The real source of the financial crisis is not and cannot be discussed by any of the official institutions or any of the political representatives of big business, whether Republican or Democratic. It is the capitalist system itself, which has for decades sought to overcome its fundamental contradictions by engaging in ever more parasitic and fraudulent forms of financial manipulation—piling up debt while dismantling the productive infrastructure of society.

American capitalism has become the global leader in the creation of personal wealth for the ruling elite entirely separated from the creation of real value in the process of production. The current economic breakdown, which threatens the world’s people with catastrophe, is the inevitable result.

The alternative to the naked dictatorship of capital and the impoverishment of the working people is socialism. The Socialist Equality Party insists that if the resources of the American people must be mobilized to avert an economic catastrophe, then the American working people should assume control of the financial institutions and use them for the common good, not corporate profit and personal enrichment.

We propose that the major banks and financial institutions be nationalized and turned into public utilities, operated under the democratic control of the working population.

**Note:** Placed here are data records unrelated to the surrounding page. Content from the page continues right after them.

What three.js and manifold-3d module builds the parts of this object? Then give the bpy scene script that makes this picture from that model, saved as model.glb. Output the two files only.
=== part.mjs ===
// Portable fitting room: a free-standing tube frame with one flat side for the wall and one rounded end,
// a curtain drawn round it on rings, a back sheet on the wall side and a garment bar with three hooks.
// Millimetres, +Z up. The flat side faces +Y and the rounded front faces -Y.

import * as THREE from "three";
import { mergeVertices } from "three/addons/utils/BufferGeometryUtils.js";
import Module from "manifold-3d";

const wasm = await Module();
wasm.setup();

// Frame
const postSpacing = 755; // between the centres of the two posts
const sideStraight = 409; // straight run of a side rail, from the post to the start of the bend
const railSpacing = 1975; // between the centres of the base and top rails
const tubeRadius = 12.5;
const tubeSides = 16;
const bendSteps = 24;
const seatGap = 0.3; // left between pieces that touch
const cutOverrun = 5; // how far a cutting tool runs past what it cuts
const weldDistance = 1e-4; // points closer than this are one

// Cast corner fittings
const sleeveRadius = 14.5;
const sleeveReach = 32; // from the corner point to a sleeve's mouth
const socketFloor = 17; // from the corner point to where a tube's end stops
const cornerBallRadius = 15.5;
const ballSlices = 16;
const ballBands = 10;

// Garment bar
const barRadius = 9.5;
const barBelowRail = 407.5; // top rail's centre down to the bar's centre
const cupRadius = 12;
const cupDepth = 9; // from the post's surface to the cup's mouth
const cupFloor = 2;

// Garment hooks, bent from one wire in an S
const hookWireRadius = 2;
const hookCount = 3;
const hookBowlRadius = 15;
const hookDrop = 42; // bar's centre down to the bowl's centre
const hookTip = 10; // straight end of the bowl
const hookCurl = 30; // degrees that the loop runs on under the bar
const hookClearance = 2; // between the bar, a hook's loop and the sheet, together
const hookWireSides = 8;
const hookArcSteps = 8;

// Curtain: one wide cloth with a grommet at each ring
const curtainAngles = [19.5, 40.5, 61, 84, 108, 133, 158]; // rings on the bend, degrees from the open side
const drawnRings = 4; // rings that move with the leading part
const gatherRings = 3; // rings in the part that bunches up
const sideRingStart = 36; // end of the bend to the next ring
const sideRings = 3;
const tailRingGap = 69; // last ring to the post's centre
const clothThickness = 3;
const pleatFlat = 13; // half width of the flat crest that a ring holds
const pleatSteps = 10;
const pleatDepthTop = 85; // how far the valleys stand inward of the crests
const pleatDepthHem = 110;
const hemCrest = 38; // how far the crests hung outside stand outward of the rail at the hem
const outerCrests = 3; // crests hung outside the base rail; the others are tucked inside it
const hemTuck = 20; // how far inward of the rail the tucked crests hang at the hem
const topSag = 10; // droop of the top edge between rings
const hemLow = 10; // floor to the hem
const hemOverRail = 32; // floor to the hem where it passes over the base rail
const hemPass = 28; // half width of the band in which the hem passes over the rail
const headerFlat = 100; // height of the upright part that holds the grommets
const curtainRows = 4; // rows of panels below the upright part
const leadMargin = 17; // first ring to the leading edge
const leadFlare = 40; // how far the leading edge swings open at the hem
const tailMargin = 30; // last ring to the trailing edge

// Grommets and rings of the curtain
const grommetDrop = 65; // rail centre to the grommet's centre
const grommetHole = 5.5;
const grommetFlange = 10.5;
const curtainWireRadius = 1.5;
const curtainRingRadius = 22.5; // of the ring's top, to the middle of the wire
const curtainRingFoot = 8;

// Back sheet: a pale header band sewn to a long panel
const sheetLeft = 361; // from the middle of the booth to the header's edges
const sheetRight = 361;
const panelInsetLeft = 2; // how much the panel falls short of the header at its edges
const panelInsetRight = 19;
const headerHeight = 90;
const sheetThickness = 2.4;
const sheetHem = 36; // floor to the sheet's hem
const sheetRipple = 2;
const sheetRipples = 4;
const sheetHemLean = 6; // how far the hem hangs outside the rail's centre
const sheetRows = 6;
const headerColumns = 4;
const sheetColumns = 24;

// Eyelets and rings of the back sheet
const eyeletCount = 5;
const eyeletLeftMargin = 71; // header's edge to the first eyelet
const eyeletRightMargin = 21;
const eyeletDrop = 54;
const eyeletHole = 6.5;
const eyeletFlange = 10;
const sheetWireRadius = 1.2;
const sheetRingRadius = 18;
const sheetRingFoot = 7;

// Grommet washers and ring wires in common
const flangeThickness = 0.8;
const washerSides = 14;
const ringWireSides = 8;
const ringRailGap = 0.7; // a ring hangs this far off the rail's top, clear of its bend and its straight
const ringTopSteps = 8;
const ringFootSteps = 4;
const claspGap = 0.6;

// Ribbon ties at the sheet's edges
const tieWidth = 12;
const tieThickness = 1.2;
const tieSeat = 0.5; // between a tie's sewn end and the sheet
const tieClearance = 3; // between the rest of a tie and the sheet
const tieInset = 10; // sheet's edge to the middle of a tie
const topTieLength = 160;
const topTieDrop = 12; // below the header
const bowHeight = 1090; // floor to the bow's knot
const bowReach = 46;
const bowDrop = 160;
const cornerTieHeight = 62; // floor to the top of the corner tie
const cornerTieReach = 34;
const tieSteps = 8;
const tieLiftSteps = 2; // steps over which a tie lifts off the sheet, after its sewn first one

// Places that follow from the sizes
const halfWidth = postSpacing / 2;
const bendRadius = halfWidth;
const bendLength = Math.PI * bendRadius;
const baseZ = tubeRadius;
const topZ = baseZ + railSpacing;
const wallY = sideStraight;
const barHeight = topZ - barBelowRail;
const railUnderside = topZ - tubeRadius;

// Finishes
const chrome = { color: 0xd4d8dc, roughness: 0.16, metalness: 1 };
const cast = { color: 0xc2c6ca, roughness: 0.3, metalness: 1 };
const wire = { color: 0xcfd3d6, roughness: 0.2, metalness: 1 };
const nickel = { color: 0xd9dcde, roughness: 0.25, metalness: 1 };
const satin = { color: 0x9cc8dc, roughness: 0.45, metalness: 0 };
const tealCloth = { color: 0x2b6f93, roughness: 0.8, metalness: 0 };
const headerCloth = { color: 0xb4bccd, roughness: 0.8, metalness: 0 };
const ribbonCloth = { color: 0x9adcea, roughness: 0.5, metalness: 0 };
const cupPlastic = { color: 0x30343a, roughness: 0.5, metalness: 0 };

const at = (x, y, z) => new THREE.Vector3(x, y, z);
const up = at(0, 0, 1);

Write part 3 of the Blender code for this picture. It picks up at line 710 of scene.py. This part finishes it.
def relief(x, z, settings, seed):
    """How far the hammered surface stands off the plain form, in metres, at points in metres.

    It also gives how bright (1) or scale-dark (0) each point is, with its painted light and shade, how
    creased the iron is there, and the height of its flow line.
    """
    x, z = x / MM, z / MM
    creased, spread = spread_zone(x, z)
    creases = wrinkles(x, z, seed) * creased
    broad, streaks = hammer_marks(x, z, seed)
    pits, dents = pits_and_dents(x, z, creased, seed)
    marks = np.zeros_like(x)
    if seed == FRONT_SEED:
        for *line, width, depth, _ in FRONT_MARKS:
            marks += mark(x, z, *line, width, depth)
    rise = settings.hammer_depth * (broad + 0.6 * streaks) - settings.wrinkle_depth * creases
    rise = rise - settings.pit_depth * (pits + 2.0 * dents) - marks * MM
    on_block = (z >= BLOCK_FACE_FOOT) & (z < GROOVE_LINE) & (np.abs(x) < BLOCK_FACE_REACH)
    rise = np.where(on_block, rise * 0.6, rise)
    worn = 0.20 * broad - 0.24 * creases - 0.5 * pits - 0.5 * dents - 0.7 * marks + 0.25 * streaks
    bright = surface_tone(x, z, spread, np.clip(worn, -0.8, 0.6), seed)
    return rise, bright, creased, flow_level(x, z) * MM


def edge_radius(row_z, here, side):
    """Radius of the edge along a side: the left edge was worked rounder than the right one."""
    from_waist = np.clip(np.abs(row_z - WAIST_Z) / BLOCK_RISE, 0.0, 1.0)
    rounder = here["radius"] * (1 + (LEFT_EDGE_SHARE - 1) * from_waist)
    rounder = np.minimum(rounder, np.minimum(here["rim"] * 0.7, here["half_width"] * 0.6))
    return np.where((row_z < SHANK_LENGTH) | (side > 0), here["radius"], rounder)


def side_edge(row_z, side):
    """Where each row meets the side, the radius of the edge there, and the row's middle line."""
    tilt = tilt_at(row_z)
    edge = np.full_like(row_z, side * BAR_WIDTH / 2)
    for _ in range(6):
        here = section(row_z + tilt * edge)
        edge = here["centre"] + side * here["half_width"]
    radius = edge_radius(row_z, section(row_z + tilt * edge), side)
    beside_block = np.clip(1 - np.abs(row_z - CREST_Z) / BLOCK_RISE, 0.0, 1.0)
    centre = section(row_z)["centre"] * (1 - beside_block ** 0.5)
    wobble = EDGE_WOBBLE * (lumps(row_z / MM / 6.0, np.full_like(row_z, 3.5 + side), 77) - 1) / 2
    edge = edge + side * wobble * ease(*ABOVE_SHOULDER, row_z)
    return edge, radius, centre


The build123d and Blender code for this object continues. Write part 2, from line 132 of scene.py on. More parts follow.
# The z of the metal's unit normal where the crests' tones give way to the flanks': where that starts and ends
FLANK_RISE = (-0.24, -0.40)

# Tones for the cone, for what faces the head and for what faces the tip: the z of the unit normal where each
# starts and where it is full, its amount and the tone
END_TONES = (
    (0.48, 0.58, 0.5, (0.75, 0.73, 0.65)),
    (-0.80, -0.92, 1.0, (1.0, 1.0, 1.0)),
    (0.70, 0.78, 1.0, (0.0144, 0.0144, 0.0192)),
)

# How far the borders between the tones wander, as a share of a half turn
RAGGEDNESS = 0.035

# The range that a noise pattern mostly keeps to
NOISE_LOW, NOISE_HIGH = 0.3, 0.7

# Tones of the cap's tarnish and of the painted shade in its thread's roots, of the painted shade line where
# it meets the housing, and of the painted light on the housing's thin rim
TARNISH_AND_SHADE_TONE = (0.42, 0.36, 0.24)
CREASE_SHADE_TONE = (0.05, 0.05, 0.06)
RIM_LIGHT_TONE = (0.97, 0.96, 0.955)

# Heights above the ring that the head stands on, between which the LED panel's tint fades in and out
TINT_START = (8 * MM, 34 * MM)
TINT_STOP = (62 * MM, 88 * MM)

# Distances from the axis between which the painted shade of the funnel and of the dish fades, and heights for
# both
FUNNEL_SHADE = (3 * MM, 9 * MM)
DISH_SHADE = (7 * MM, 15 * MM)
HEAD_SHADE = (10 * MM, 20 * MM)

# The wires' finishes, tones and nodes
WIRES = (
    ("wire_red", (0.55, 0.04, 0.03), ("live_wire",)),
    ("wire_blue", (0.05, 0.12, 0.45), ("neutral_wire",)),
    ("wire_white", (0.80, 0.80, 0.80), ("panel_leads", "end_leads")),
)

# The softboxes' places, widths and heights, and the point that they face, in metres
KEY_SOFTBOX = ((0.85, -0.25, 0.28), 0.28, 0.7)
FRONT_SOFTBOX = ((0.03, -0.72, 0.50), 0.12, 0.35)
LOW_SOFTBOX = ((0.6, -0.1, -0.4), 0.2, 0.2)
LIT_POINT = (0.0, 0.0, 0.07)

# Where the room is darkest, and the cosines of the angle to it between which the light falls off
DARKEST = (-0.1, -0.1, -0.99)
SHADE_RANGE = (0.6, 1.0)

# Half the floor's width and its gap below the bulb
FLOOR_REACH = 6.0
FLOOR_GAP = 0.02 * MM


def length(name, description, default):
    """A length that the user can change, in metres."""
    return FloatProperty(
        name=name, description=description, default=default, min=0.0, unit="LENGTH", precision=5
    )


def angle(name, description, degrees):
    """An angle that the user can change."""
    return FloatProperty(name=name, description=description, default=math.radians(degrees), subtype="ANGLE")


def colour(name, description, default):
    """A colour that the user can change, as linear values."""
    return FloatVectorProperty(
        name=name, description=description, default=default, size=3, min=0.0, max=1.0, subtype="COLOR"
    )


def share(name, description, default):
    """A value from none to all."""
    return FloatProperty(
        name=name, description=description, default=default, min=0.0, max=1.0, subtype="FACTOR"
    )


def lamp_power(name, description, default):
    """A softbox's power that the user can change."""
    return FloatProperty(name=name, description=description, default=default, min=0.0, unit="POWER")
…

The vast financial resources that they control must be used to provide decent education, housing, health care, retirement benefits and good-paying jobs for all.

This should be carried out without compensation to their former owners, while securing the deposits and savings of working people and small business owners.

The billions of dollars in social wealth diverted into the private accounts of speculators and bankers must be recovered, to be used for the expansion of social programs that benefit the masses.

There must be a public accounting of the fraud and corruption that have fueled the crisis, and those responsible must be held accountable, including by means of criminal prosecution.

The books of the major banks, financial firms, insurance companies and hedge funds must be opened to public examination, to lay bare illegal and socially destructive activity.

The Socialist Equality Party and its candidates for president and vice president, Jerome White and Bill Van Auken, advocate the creation of a workers’ government—a government of, by and for the working class—to carry out emergency measures to resolve the crisis in the interests of working people, including a halt to all foreclosures and repossession of homes, the creation of millions of public works jobs, a ban on wage-cutting and layoffs, and an enormous expansion in public services.

We issue an urgent appeal to all those who oppose the bankrupting of society for the benefit of the financial elite, who wish to defend the interests of working people, and who see the need for a socialist alternative to the two parties of big business: Support the SEP election campaign and its candidates, Jerome White and Bill Van Auken. Join the Socialist Equality Party.